The government will use part of US$ 1.2 billion Development Policy Operations (DPO) loan approved by the World Bank Board last week to settle the remaining part of the Eurobond falling due on 24th June 2024.
- In February, the government said it would buy back more than US$ 1.4 billion of its US$ 2 billion Eurobond maturing in June via a tender offer launched that month for a new bond.
- It means that, by the end of this month, the government will have to pay about US$ 500 million to clear the Eurobond.
- Last week, Word Bank said it expected the Kenyan government to use part of the new US$ 1.2 billion DPO to foster more competitive and inclusive product and labor markets, and strengthen climate action, among other long-term measures.
The Central Bank of Kenya (CBK) Governor Kamau Thugge said using part of the money to settle remaining part of the Eurobond will not have effect on the Kenya Shilling, which has recently displayed strong performance against major world currencies.
“Our exchange rate is determined by the market forces, recently inflows from foreign exchange has been higher than the demand, so we expect going forward a fairly stable exchange rate. We don’t see significant weakening or strengthening, there should be stability in the exchange rate,” he said.
“We will continue to be market determined and we will intervene if there is excessive volatility on either side, we will see how the current accounts, capital accounts perform.”
The Kenya shilling has strengthened in 2024 due to increase of foreign exchange inflows, the impact of monetary policy measures, reforms in the foreign exchange market and the buyback of the June 2024 Eurobond which was done in February this year.

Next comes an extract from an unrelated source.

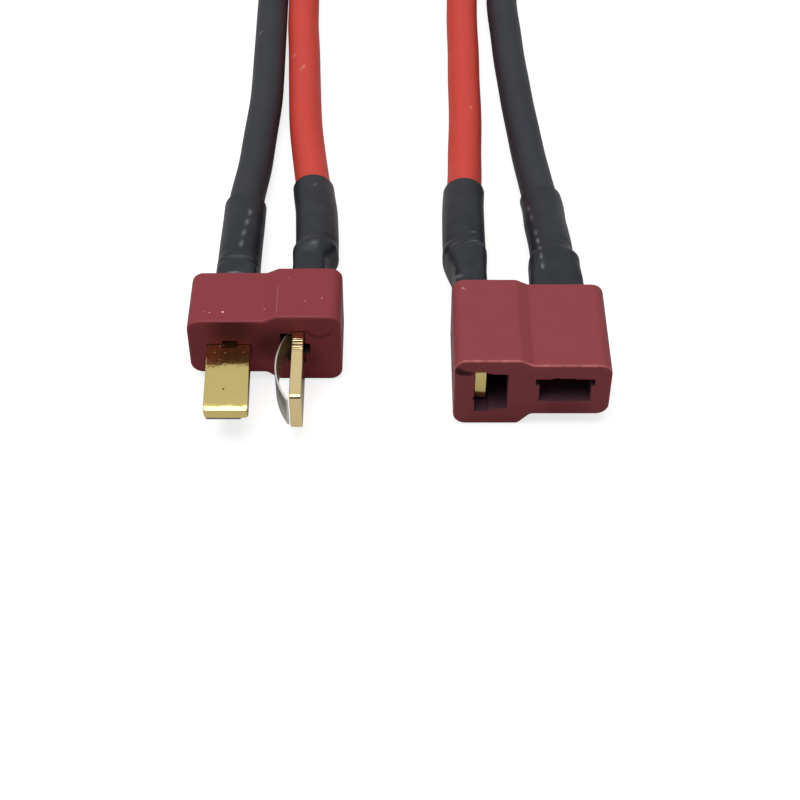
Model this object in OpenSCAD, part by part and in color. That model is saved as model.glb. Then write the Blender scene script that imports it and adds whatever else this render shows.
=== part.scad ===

The Kenya shilling has appreciated against the United States Dollar by 17 per cent. Within Africa, the Kenya Shilling has a strong performance followed closely by the Botswana Pula.
The CBK foreign exchange reserves, which currently stand at US$ 6,979 million (3.63 months of import cover), continue to provide adequate cover and a buffer against any short-term shocks in the foreign exchange market.